Why this moment is different
In order to understand why the AI 10 Billion Initiative matters, one has to understand what Africa stands to lose if it simply watches the current wave from the shore. The GSMA reports that Africa accounts for just 2.5% of the global AI market. A 2024 Oxford Insights Government AI Readiness Index gave Sub-Saharan Africa a score of just 32.70 out of 100 , marginally better than the previous year, but still one of the worst performing regions in the world. Most painfully, over 83% of AI startup funding in the first quarter of 2025 flowed only to just four countries: Kenya, Nigeria, South Africa, and Egypt. The rest of the continent, with its 1.4 billion people and its extraordinary wealth of natural and human resources, is watching from the sidelines.
The infrastructure problem cannot be wished away
And yet, the most persistent challenge facing Africa’s AI ambitions is one that no announcement , no matter how well-intentioned ,can resolve overnight: infrastructure. The continent’s data centre capacity remains severely underdeveloped.
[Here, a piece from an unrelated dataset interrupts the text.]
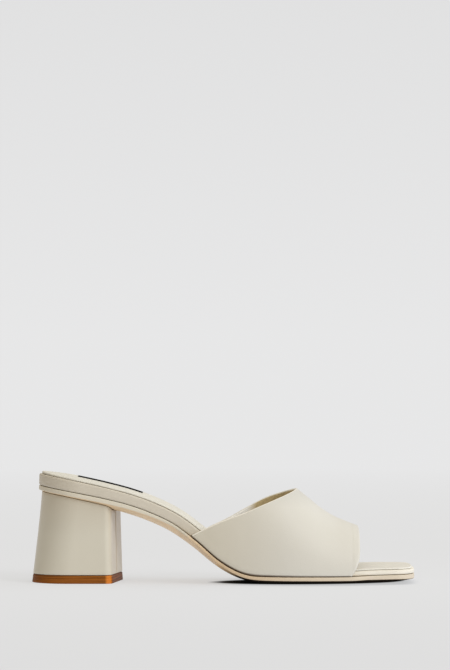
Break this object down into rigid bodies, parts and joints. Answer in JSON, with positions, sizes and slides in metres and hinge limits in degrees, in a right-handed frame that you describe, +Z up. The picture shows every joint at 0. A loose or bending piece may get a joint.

More than two-thirds of that capacity sits in a single country, South Africa. Cloud computing is growing at a remarkable 25–30% annually, and Kenya is expanding its fibre optic network, but the honest picture is still one of deep fragmentation. Most of Africa’s health data, agricultural data, and financial data are stored and processed in servers that are located in Europe or the United States, not because African countries lack the data, but because they lack the infrastructure to hold it on their own terms.
This is not just a minor inconvenience. It is a structural vulnerability. A continent that generates its own data but cannot compute it locally is, in the language of the World Economic Forum, destined to be "shaped by others" instead of shaping its own future. The AI 10 Billion Initiative’s focus on regional data embassies and core data infrastructure is, therefore, one of its most consequential dimensions.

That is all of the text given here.